All true. Although maybe I just have a really hard head? I was a little dazed, and looked down at the curb right away to see if I'd cracked it. I really hit it!

Not bragging, just saying. Heck ticks die of starvation trying to get to my scalp. I got some thick hair.


Thick hair represents what WAS inside the head and no longer there LOL :-P

I bet you're just full of facts aren't you?

I might have been being facetious myself ;)

of course, a regular jocose team, we are.

I heard once that if you are able to laugh about yourself, no one can bring you down.

It might be hard to believe but I was voted class clown. Might have been the hair ...

Carrot Top used to be funny. Since he bulked up his muscles he doesn't look funny anymore. And he has lots of hair!
Carrot Top

Oh look ! A bunny ! BTW, I always HATED the term carrot top, I'd argue with people that called ME that by saying the "top" of a carrot is GREEN ! LOL

Top refers to the location on a person, carrots are orange in color.

They use to all be purple, white and yellow before the late 16th century. The Dutch cultivated them over time into a sweeter tasting and more orange colored variety we know today. ;)

If there is one thing my grandmother taught me it is that, "Eusta died!"

Geez... I hope your grandmother wasn't Dutch too! ;)

Interesting.....I knew about the other color's existance, but not anything about their history.

Just so long as the joke is on you. heh.

I believe it would be mutually inclusive ;-)

Say, do you use Chuck Norris' hairstylist too?

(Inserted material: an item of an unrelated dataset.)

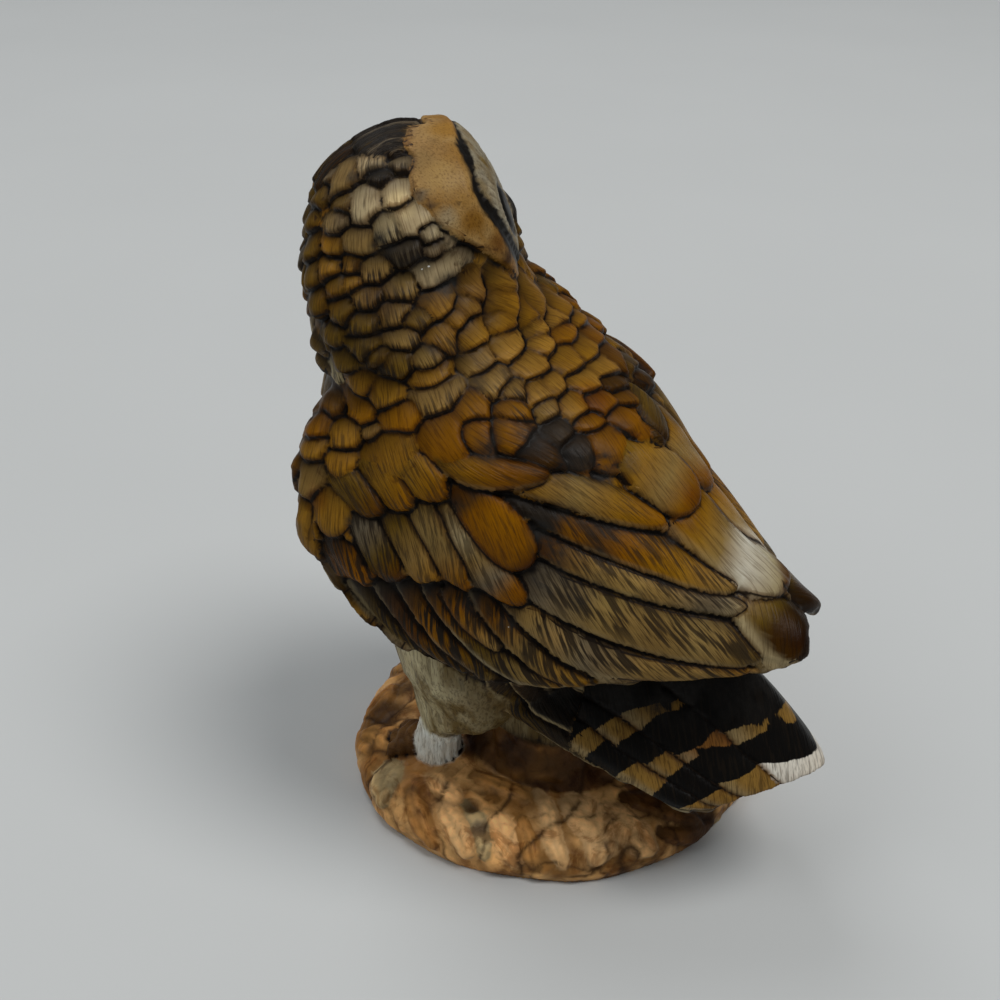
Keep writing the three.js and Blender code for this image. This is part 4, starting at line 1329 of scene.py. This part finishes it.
def tint_from(f, S, T, w):
    c = colour_of(f, S, T)
    if f.edge:
        ec, sgn = f.edge
        k = smooth(.45, .8, np.clip(T * sgn / w, -1, 1)) * smooth(.15, .4, S / f.L)
        c = mix(c, np.array(ec), k[:, None])
    j = f.jit
    return c * (1 + j * f.tone[0]) * np.array([1 + .25 * j * f.tone[1], 1, 1 - .3 * j * f.tone[1]])


def sided(f, T, w):
    """-1 at a long feather's upper edge to +1 at the lower one, which stands up."""
    return np.clip(T * np.sign(f.tilt) / w, -1, 1)


def shaded(f, c, T, w):
    """A long feather is painted dark under the one above it, as painted shade, and pale along its lower edge."""
    if not f.tilt:
        return c
    e = sided(f, T, w)
    c = c * (.42 + .58 * smooth(-1.0, -.25, e))[:, None]
    return mix(c, np.minimum(np.array(CRM) * .8 + c * .4, 1), (.38 * smooth(.74, .96, e))[:, None])


def tone_of(f, P):
    S, T, _ = f.frame(P)
    w = f.width(S, T)
    return np.clip(shaded(f, tint_from(f, S, T, w), T, w), 0, 1)


def stretched(sel, k, st, gloss=0.0):
    """Streaks that run down a region: k scales the three ways of the streaks."""
    fa[sel] = corner[sel] * np.array(k)
    fb[sel] = np.array([st, 0, gloss])


m = face_tail = tz[face_src]
_, te_, tc_, *_ = tail_paint(corner[m].reshape(-1, 3))
tint[m] = tc_.reshape(-1, 3, 3)
fa[m] = np.stack([corner[m][..., 0] * .9 - corner[m][..., 1] * .9, (corner[m][..., 0] + corner[m][..., 1]) * .10, corner[m][..., 2] * .2], -1)
fb[m] = np.array([.45, 0, .15])

# paint of the face: soft washes over cream and gold, a ragged black band, and
# a black patch about each eye
FACE_WASH = [
    (445, 130, 18, (.30, .15, .020), .8), (420, 160, 16, (.28, .18, .065), .8), (445, 178, 20, (.35, .215, .065), .8),
    (421, 196, 8, (.13, .105, .07), .8), (431, 206, 5, (.05, .035, .025), .8), (446, 216, 12, (.27, .21, .12), .8),
    (466, 196, 13, (.29, .155, .032), .7), (473, 222, 15, (.19, .082, .006), .9), (497, 243, 11, (.15, .058, .006), .8),
    (507, 257, 9, (.045, .018, .005), .9), (431, 141, 4, (.07, .03, .008), .9), (459, 203, 3, (.05, .025, .01), .7),
    (415, 131, 8, (.25, .16, .08), .6)]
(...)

I heard that the reason Chuck Norris' face is not on Mount Rushmore is because they could not find a rock strong enough to make his beard.

Lucky! Not only you got hair but nice wheels. What is the car make and year?

That is my 1966 Volvo P1800S

Wet sand it prepping it to paint for about 2 months and you might get sick of it. I know I did, but I got over it in time.

... and scary!

I have a rather sizable "spot" towards the back and top of my head.....I'll soon look like Friar Tuck if I don't loose a little weight LOL but I have had a receding frontal hairline since High School

You're not only a member, but the president!